St Fillan, H.

St Fillan’s bell and crosier can be seen at The Royal Museum of Scotland in Edinburgh.

St. Fillan of Munster, the son of Feriach, grandson of Cellach Cualann, King of Leinster, received the monastic habit in the Abbey of Saint Fintan Munnu. He came to Scotland from Ireland in 717 as a hermit along with his Irish princess-mother St. Kentigerna, his Irish prince-uncle St. Comgan. They settled at Loch Duich.

Fillan later moved south and is said to have been a monk at Taghmon in Wexford before eventually settling in Pittenweem (the Place of the Cave), Fife, in the east of Scotland later in the 8th century.

St. Fillan was the abbot of a monastery in Fife before retiring to Glen Dochart and Strathfillan near Tyndrum in Perthshire. At an Augustinian priory at Kirkton Farm along to the “West Highland Way,” the priory’s “Lay Abbot,” who was its superior in the reign of “William the Lion,” held high rank in the Scottish kingdom. This monastery was restored in the reign of “Robert I of Scotland” (Robert the Bruce), and became a cell of the abbey of “Canons regular” at “Inchaffray Abbey.” The new foundation received a grant from King Robert, in gratitude for the aid which he was supposed to have obtained from a relic of the saint (an arm bone) on the eve of the great victory over King Edward II’s English soldiers at the Battle of Bannockburn. The saint’s original chapel was up river, slightly northwest of the Abbey and adjacent to a deep body of water which became known as St. Fillan’s Pool.

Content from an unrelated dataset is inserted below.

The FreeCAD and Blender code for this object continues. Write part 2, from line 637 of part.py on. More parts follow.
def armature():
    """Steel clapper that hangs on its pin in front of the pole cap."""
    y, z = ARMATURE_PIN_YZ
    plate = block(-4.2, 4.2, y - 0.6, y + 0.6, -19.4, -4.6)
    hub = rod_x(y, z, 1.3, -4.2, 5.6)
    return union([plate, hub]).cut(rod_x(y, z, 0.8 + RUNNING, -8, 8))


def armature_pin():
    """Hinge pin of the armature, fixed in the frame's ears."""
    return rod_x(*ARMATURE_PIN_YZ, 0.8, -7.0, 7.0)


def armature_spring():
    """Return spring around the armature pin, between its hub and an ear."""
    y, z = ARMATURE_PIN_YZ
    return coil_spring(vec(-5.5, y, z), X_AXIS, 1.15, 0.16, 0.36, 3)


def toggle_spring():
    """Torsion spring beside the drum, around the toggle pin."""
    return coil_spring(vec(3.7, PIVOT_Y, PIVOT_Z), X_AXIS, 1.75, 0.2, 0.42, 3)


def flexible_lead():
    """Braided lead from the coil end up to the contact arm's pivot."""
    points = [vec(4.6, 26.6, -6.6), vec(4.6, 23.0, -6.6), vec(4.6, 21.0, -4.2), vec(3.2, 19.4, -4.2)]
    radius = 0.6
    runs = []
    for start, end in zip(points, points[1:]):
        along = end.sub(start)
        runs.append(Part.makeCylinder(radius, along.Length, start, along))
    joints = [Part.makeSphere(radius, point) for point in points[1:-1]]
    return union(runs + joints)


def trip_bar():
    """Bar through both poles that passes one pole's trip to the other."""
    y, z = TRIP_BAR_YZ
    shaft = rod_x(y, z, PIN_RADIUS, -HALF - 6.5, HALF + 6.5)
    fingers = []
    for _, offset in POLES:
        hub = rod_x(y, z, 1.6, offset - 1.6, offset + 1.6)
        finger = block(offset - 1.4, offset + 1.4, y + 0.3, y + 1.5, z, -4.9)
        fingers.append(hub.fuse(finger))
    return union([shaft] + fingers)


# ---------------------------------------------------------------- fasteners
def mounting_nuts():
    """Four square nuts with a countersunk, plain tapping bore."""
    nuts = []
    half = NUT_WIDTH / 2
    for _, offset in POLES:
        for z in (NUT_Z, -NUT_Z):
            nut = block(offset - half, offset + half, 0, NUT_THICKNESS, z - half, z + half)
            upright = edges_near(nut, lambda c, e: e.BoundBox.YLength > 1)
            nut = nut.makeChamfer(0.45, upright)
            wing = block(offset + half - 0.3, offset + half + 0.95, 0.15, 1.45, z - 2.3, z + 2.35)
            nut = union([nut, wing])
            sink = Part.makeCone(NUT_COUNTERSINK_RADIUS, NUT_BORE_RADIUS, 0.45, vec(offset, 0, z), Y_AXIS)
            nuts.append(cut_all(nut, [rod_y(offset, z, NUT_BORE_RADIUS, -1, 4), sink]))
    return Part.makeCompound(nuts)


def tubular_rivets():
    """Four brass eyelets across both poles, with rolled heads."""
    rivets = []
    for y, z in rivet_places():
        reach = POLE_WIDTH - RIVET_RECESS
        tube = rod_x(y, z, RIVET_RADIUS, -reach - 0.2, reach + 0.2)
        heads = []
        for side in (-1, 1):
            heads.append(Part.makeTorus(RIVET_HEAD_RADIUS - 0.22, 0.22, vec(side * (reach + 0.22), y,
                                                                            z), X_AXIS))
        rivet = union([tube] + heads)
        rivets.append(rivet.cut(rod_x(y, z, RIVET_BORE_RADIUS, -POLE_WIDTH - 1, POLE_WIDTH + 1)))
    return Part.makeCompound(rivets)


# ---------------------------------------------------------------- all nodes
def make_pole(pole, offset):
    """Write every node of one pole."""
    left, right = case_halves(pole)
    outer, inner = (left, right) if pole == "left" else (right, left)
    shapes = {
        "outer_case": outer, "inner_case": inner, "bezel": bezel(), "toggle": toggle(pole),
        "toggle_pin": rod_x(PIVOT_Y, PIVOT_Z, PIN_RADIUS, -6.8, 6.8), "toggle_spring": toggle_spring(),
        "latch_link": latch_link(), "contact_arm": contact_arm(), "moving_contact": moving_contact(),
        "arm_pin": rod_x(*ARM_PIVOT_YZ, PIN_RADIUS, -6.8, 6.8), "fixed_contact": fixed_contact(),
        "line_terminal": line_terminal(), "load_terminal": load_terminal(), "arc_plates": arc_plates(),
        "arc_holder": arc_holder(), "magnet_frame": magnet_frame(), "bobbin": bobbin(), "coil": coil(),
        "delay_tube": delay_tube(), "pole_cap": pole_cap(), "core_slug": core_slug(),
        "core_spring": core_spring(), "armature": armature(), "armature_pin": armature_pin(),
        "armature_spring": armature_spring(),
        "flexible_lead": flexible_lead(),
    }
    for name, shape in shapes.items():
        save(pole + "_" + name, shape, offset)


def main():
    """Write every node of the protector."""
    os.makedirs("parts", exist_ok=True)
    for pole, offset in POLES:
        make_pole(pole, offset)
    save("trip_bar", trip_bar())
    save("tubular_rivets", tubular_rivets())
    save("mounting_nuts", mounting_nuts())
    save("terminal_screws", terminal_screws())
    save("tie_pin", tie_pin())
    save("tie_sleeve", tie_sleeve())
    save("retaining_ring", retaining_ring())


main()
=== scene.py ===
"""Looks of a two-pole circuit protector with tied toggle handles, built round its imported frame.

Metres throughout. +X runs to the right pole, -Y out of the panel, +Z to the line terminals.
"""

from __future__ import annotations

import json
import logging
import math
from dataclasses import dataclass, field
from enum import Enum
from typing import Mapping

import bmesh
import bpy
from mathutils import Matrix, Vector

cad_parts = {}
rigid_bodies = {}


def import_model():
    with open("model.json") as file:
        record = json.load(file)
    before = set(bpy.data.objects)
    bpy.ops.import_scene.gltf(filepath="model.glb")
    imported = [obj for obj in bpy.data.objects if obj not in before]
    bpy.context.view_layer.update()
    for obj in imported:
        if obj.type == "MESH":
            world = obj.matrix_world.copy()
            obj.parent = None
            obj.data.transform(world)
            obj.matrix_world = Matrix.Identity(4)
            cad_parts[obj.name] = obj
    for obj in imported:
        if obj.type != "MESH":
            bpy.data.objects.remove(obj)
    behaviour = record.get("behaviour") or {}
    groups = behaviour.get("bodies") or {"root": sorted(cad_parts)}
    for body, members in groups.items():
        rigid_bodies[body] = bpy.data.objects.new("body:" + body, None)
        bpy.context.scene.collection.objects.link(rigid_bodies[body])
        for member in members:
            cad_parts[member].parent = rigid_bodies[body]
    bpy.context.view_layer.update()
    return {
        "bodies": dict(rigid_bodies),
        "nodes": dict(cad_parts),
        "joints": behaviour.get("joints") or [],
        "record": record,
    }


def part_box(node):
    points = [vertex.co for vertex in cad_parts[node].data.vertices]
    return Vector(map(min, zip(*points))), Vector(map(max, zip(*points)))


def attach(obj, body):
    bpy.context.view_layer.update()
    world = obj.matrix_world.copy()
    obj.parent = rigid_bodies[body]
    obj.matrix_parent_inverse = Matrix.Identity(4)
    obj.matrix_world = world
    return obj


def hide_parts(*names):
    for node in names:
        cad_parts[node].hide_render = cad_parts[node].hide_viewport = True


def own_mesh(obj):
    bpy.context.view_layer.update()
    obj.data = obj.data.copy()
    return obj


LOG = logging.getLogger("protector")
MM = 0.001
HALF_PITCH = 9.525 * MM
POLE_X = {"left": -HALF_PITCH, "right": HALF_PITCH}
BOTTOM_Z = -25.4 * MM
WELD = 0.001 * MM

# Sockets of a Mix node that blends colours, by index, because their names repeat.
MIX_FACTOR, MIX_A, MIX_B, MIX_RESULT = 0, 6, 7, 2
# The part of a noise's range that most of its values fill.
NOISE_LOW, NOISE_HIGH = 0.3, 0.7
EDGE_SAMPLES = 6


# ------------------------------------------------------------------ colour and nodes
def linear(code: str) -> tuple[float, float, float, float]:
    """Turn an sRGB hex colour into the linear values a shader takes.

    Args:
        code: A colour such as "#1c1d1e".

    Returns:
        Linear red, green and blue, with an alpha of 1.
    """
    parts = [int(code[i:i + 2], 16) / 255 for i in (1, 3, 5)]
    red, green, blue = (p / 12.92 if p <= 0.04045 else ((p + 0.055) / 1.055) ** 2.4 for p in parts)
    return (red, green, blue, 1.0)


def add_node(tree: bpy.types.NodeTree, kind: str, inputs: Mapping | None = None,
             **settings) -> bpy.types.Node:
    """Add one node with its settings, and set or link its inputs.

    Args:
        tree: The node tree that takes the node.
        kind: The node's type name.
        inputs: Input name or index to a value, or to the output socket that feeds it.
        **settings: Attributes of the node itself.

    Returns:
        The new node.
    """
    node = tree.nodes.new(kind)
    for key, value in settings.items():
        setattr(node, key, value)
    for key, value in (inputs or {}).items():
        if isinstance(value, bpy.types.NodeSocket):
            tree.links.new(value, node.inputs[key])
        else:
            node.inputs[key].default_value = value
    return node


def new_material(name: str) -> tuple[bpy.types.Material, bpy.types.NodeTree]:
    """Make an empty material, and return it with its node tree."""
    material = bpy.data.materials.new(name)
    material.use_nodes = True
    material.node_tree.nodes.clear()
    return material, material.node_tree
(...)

St. Fillan was credited with powers such as the healing of the sick and also possessed a luminous glow from his left arm which he used to study and write Sacred Scriptures in the dark.

St. Fillan is the patron saint of the mentally ill. As late as the 19th century, such people were dunked in St. Fillan’s Pool, bound and left overnight tied to the font, or possibly to a pew, in the ruined chapel. If the bonds were loosed by morning, it was taken as a sign that a cure had taken place.

A story is told that while St. Fillan was ploughing the fields near Killin, a wolf took the life of the ox and thus Fillan could not continue. A geis was put on the ox, which meant the wolf had to take the place of the ox and do its work. The story may be considered more of a parable than historical truth, but the connection with the origins of Fillan’s name remains prominent.


The Mayne was an arm bone, now lost, enclosed in a silver reliquary or casket. Legend has it that King Robert the Bruce requested the bone be brought to the Bannockburn battle site. The deoir, hereditary keeper of the relic, and the Abbot of Inchaffray Abbey left the bone behind and brought only the reliquary because they didn’t want the relic to fall into English possession. On the eve of the Bannockburn battle, as the deoir, the abbot and Robert knelt in prayer, a noise came from the reliquary. They looked at the reliquary as the door opened and the bone fell to the floor. The Bruce won the battle the next day, and he established a monastery to thank St. Fillan for the victory.

The Quigrich, or saint’s staff, crosier, also known as the Coygerach, was long in possession of a family of the name of Jore and/or Dewar (from the Gaelic deoir), who were its hereditary guardians in the Middle Ages. The Dewars, or deoiradh, certainly had it in their custody during 1428, and their right was formally recognized by King James III in 1487. The head of the crozier, which is of silver-gilt with a smaller one of bronze enclosed within it, is in the Museum of Scotland.

The Bernane, a cast bronze bell, is also preserved in the museum and was placed over a sufferer’s head during healing rituals to heal such afflictions as migraine headaches and more. During the Middle Ages, the bell was kept in the care of deoiradh at several Glen Dochart farms. Legend has it that the bell would come to St. Fillan when called. One day a visitor who was unused to seeing bells flying through the air was startled and shot it with an arrow, causing a crack. The Bernane was used in the coronation of King James IV at Scone on 24 June 1488. Another story came about only in the early 19th century, concerning an English tourist who stole the bell. The bell was recovered by Bishop Forbes of the Episcopalian Diocese of Brechin 70 years later, in 1869, who had it placed in the Scottish National Museum in Edinburgh for safe keeping.

Still kept at the woolen mill in Killin are a set of river stones which were believed to have been given healing powers by St. Fillan. A particular sequence of movements of an appropriate stone around the afflicted area was thought to result in a cure. Each stone cured a particular part of the body.